Modeling code records:
>> Begin

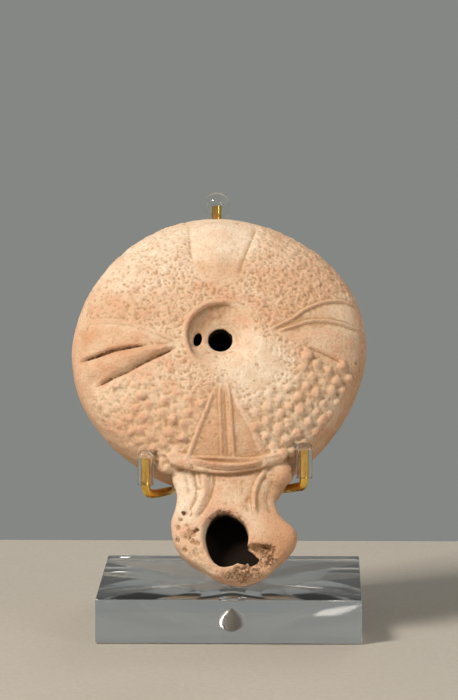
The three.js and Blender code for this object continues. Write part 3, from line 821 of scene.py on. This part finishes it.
def wickShare(points, size):
    # distance from the middle of the wick hole, in shares of the half sizes
    middle = openings["wick"][0][1]
    return np.hypot((points[:, 0] - middle[0]) / size[0], (points[:, 1] - middle[1]) / size[1])


def maskInside(points, places):
    # the chamber, the channel to the wick hole, and the deep part of that hole, all painted near black: shade, partly
    # soot
    slack = 0.3
    inner, reach = lampForm["radius"] - lampForm["wall"] + slack, np.linalg.norm(places, axis=1)
    ceiling = rise(reach, inner, lampForm["domeHeight"] - lampForm["wall"] + slack)
    floor = -rise(reach, inner, lampForm["bowlDepth"] - lampForm["wall"] + slack)
    chamber = (reach < inner) & (points[:, 2] < ceiling) & (points[:, 2] > floor)
    chamber = chamber * (ease(reach, 8.4, 9) + ease(points[:, 2], 8.0, 7.2) > 0)
    along = -points[:, 1]
    channel = ((along > 20) & (along < 53.9)
               & (np.abs(points[:, 0] - nozzleAt("sway", along)) < nozzleAt("halfWidth", along) - 2.7)
               & (points[:, 2] < nozzleAt("top", along) - 2.6) & (points[:, 2] > nozzleAt("bottom", along) + 2.7))
    hole = ease(wickShare(points, stainsAndShades["wickHole"]), 1.06, 1.0) * ease(points[:, 2], 4.3, 3.4)
    return np.maximum.reduce([chamber.astype(float), channel.astype(float), hole])


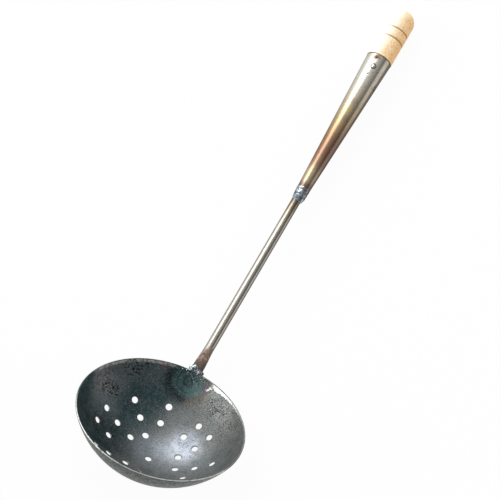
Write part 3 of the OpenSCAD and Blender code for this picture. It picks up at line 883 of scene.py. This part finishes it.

>> End

EXERCISE OBJECTIVE =
Copy each line of the listing in which the word "Blender" can be found.

TASK RESPONSE =
The three.js and Blender code for this object continues. Write part 3, from line 821 of scene.py on. This part finishes it.
Write part 3 of the OpenSCAD and Blender code for this picture. It picks up at line 883 of scene.py. This part finishes it.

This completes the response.